«¡No te aplaudimos porque estamos merendando!».
(Un aficionado a Finito de Córdoba, tras ligar éste una serie de buenos capotazos al cuarto de la tarde, el 20 de agosto de 1996, en la plaza de Ciudad Real).
En los últimos días se ha escrito muchísimo sobre la tarde histórica de José Tomás en las Ventas, en donde la semana pasada cortó cuatro orejas, en un episodio apoteósico que parece ser que no ocurría desde hace cuarenta años (si bien Sebastián Palomo Linares consiguió un rabo, en la misma plaza, en 1972). Tengo la desgracia o la suerte de acudir poco a los toros, y menos a San Isidro (estuve hace tiempo en Las Ventas, pero viendo un concierto de AC/DC), aunque sí leo habitualmente las crónicas en la prensa y veo los resúmenes en televisión.

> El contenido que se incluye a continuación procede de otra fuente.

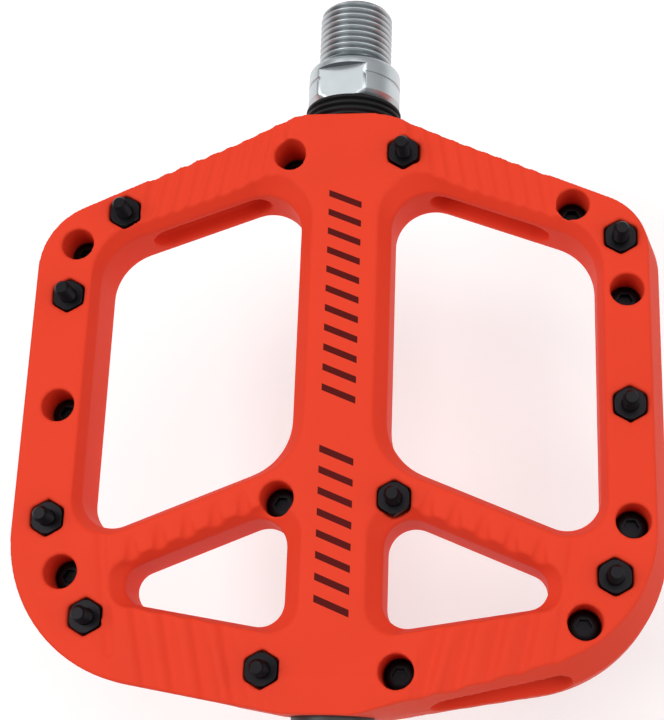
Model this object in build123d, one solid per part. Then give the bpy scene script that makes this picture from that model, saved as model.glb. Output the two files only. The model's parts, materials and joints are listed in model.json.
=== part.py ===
from build123d import *
import math
import os

# Flat bicycle pedal, millimetres.
# Origin: centre of the spindle's shoulder face, the face that seats on the crank arm.
# +Y runs along the spindle towards the crank, +X across the platform, +Z out of the tread.
# The platform is the same on both treads: turning it half a turn about Y gives it back.

# spindle, 9/16 inch pedal thread
THREAD_R = 7.14
THREAD_END = 13.8
THREAD_DOME = 1.8
THREAD_TIP_R = 4.9
RELIEF_R = 6.3
RELIEF_LENGTH = 1.3
SHOULDER_RELIEF = 0.3
COLLAR_R = 9.0
COLLAR_END = -7.8
COLLAR_CHAMFER = 0.9
WRENCH_FLATS = 15.0
WRENCH_TOP = -1.5
FLATS_TURN = -12.0
SEAL_SEAT_R = 6.3
JOURNAL_R = 5.5
JOURNAL_END = -27.0
WAIST_R = 4.0
TAPER_END = -60.0
STUB_R = 3.0
STUB_END = -123.3
KEY_SOCKET = 6.0
KEY_DEPTH = 6.0

# platform
NECK_Y = -12.4
HUB_END_Y = -124.0
FACE_Z = 7.6
END_Z = 8.8
HALF_WIDTH = 58.2
NECK_HALF = 10.0
NECK_EDGE_HALF = 6.8
NECK_CORNER_R = 20.0
TOP_CORNER_Y = -34.0
LOW_CORNER_Y = -115.5
HUB_END_HALF = 8.3
TOP_CORNER_R = 13.3
LOW_CORNER_R = 27.0
FLANK_INSET = 2.8
FLANK_LOW_CORNER_Y = -108.9
FLANK_LOW_CORNER_R = 24.0
FLANK_HUB_HALF = 4.5
NECK_RAMP = (-20.7, -26.4)
HUB_RAMP = (-117.7, -110.9)
SIDE_RAMP = (12.0, 22.0)

# windows: corner points of one side, with their radii
BIG_WINDOW = [(8.6, -24.3), (46.5, -38.1), (46.5, -94.9), (8.6, -79.4)]
BIG_RADII = [7.5, 10.0, 6.0, 11.0]
BIG_FLARE = [1.9, 1.1, 1.4, 2.5]
SMALL_WINDOW = [(8.6, -87.7), (47.1, -103.6), (8.6, -109.9)]
SMALL_RADII = [5.0, 3.75, 4.3]
SMALL_FLARE = [1.4, 1.0, 3.0]
FLARE_START = 4.8
FLARE_TOP = 9.4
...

Acudo a las plazas una o dos veces al año, y he tenido ocasión de ver colosales faenas, con vueltas al ruedo y salidas a hombros, emoción y unanimidad entre el público, convicción del presidente al otorgar los trofeos. Sin embargo, solamente una vez he sentido la carne de gallina por la emoción, hace como doce años, con dos capotazos, dos, de Curro Romero una tarde en La Maestranza, con su silencio inmenso, el olor a tabaco rondando el ambiente, la lluvia acechando. El resto de ocasiones buenas, en los que la afición ha dicho olé y ha disfrutado, me he sentido extraño, sin sentir que el pulso se me acelerase, como sí parecía pasarle al resto de aficionados.
Lo habitual es que el público se aburra, que uno vea desfilar una tarde tras otra a animales que no embisten, o a toreros a los que, a diferencia de a Ortega Cano (contaba en un entrevista que los toros buenos, cuando le miran en el ruedo, parecen decirle “Toréame muy despacito, porque yo te voy a embestir muy bien”), los toros no les hablan. No es normal matar al bicho a la primera estocada que se hunde hasta la bola, ni clavarle con perfección los tres pares de banderillas, ni que el morlaco acuda con fuerza y bravura al castigo de las tres varas: lo corriente es que el presidente disculpe dos puyazos, que una banderilla se caiga, que el toro agonice tras varios pinchazos infructuosos que dan en hueso, a los que sigue una sucesión de intentos de acertar con la cruceta para matarlo, la nuca despellejada y sangrante, en carne viva, la vida que se le escapa al toro con la hemorragia que le sale por la boca y que empapa un lugar específico de la arena, o la cara y el traje del matador cuando el animal, molesto por las banderillas que le penden en ese último hálito de vida, cabecea con fuerza para apartarse los palos y echarlos a un lado.
El espectáculo, para un tercero, es normalmente cruel, y suele carecer de arte para propios y extraños, si bien es obvio y no desmerece el valor de los toreros que bajan al albero a cumplir su función, con la intención segura de hacerlo dignamente desde el primer momento. «El Cielo», se ha dicho, «es una faena del Pasmao de Triana en una de sus tardes gloriosas».